Starting in the summer of 1979, I worked for thirty years at London design agency Imagination. I was a draughtsman, graphic designer and model-maker for the first nineteen years, working regularly (sometimes even daily) across all three disciplines and on a drawing-board, too. When computers finally made their presence felt in both draughting and graphic design I opted to specialise solely in model-making - still on a drawing-board – a job I enjoyed for the next eleven years. Four years as a freelancer then followed but for the past five years I’ve concentrated on being an artist, drawing on a combination of many of my old skills and several newly-acquired ones. And I still work on a drawing-board. Some things never change.

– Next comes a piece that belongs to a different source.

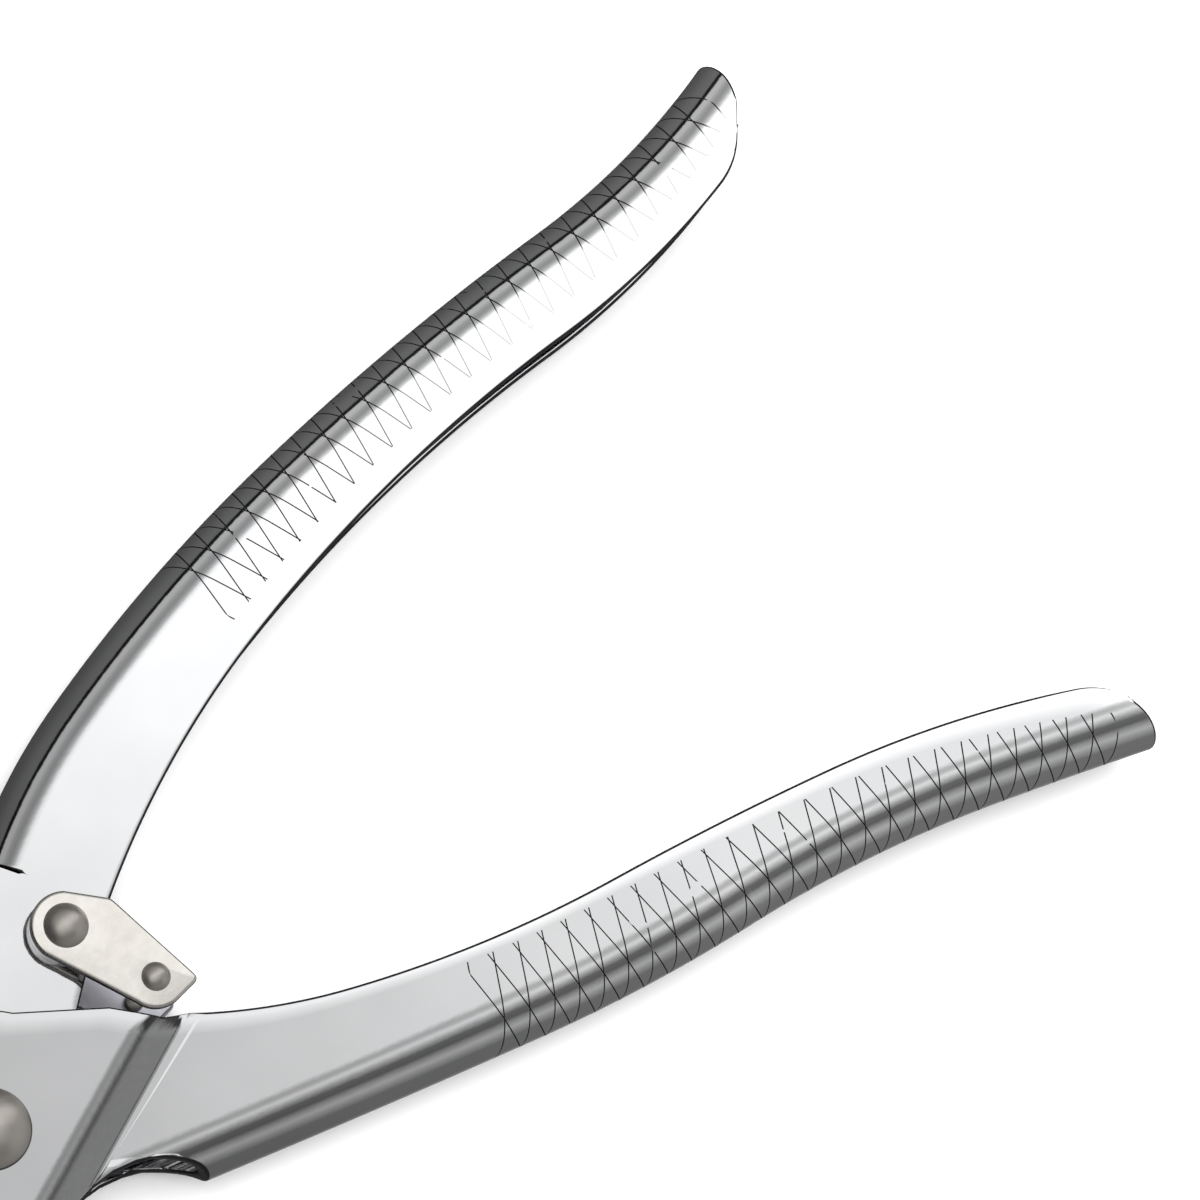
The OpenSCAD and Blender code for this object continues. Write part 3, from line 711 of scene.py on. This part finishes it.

From an early age I’ve loved big green places with lakes and mountains as a backdrop: landscapes, waterscapes and skyscapes that are uplifting and endlessly changing in colour. Growing up we holidayed in the Lake District every year and now, in later life, I’m more drawn to the emptier, rugged, awe-inspiring Scottish Highlands. Despite living in south west London these landscapes continue to greatly influence my painting.

Although I don’t paint en plein air, I do take lots of photographs; even so, I often create pictures from memory or from a sense of a memory, so my art is a mixture of the figurative and the abstract. I work mainly in watercolour but also experiment with adding other media and the occasional unexpectedness of the results can be inspiring. I’ve also learned the value of leaving work-in-progress lying around so that I keep seeing it - perhaps in a different light or even a different way up – which adds focus to my thoughts on how to finish a piece. This mulling can sometimes lead to a whole new take on the subject matter, which I find very exciting.